Adafactor originally does its own an approximation of second moment. But when GaLore is enabled, that approximation is done based on the shrunken grad by GaLore instead of the raw grad. Possibly this behavior may have a slightly negative impact.

jiaweizzhao commented 3 months ago

Thanks for pointing it out and this is correct. Vanilla Adafactor could face this issue but GaLore still reduces memory for Adafactor with momentum version.

threewayhandshake commented 3 months ago

Thank you for your reply. And I'm sorry for that my comment is not clear on the main point.

My understanding is that GaLore can reduce the memory cost for exp_avg (when beta1 is not None), but not for exp_avg_sq because Adafactor originally calculates 1-rank approximation for exp_avg_sq. (First of all, if this understanding is wrong, my comments are almost meaningless.)

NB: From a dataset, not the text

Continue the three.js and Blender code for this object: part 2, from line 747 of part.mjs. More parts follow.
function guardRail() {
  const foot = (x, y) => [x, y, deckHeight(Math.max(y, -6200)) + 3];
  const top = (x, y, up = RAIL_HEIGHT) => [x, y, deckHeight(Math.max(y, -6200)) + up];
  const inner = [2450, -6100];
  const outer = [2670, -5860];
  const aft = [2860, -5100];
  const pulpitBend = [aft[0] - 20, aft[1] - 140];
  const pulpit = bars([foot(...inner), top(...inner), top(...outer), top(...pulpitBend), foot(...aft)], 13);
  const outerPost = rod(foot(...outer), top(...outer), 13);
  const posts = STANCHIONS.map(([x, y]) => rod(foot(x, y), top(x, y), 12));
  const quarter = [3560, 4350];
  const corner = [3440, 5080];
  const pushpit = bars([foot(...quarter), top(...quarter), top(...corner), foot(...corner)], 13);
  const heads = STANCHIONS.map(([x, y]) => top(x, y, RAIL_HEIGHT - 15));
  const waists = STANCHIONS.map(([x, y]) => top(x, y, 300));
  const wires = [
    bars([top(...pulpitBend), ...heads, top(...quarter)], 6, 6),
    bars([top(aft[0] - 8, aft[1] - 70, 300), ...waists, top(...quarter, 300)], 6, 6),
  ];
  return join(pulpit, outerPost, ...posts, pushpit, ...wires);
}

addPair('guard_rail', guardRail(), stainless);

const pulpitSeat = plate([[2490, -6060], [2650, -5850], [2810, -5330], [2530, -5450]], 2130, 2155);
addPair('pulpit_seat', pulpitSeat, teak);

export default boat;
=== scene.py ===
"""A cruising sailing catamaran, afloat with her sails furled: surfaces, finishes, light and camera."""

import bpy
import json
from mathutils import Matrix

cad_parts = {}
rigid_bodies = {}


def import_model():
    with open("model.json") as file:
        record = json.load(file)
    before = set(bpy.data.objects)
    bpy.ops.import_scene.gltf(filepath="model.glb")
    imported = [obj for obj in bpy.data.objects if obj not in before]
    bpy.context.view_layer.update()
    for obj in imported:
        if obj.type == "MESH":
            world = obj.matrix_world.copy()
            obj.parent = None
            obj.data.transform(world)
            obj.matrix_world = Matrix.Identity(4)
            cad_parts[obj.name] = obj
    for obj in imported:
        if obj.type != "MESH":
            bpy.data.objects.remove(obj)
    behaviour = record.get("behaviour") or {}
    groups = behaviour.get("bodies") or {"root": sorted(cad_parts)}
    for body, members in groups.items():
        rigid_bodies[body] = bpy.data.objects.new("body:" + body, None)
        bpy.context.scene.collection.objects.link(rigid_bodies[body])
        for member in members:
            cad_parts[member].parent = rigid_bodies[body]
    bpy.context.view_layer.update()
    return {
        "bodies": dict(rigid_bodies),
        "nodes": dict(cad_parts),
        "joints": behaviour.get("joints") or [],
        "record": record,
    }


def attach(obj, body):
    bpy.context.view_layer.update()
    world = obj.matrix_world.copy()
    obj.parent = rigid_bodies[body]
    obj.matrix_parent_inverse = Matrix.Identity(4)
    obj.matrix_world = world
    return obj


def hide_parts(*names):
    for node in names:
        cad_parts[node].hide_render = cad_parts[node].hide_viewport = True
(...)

Therefore using GaLore for exp_avg_sq might have the risk of increasing the approximation error rather than the benefit of memory efficiency.

So I thought it might be better to have a bypass mechanism that calculates the approximation of exp_avg_sq directly from the full gradient instead of the GaLore-approximated gradient.

But honestly, I have no idea whether the double approximation can really have a negative effect, and if so, whether it is non-negligible.

Thus I think there are three possible actions for this issue:

  1. add a bypass mechanism because there is the need to deal it
  2. hold off a decision because my concern is correct but the need is not clear
  3. close this because no need right now (or my understanding is partially wrong)

Any of these would be acceptable to me.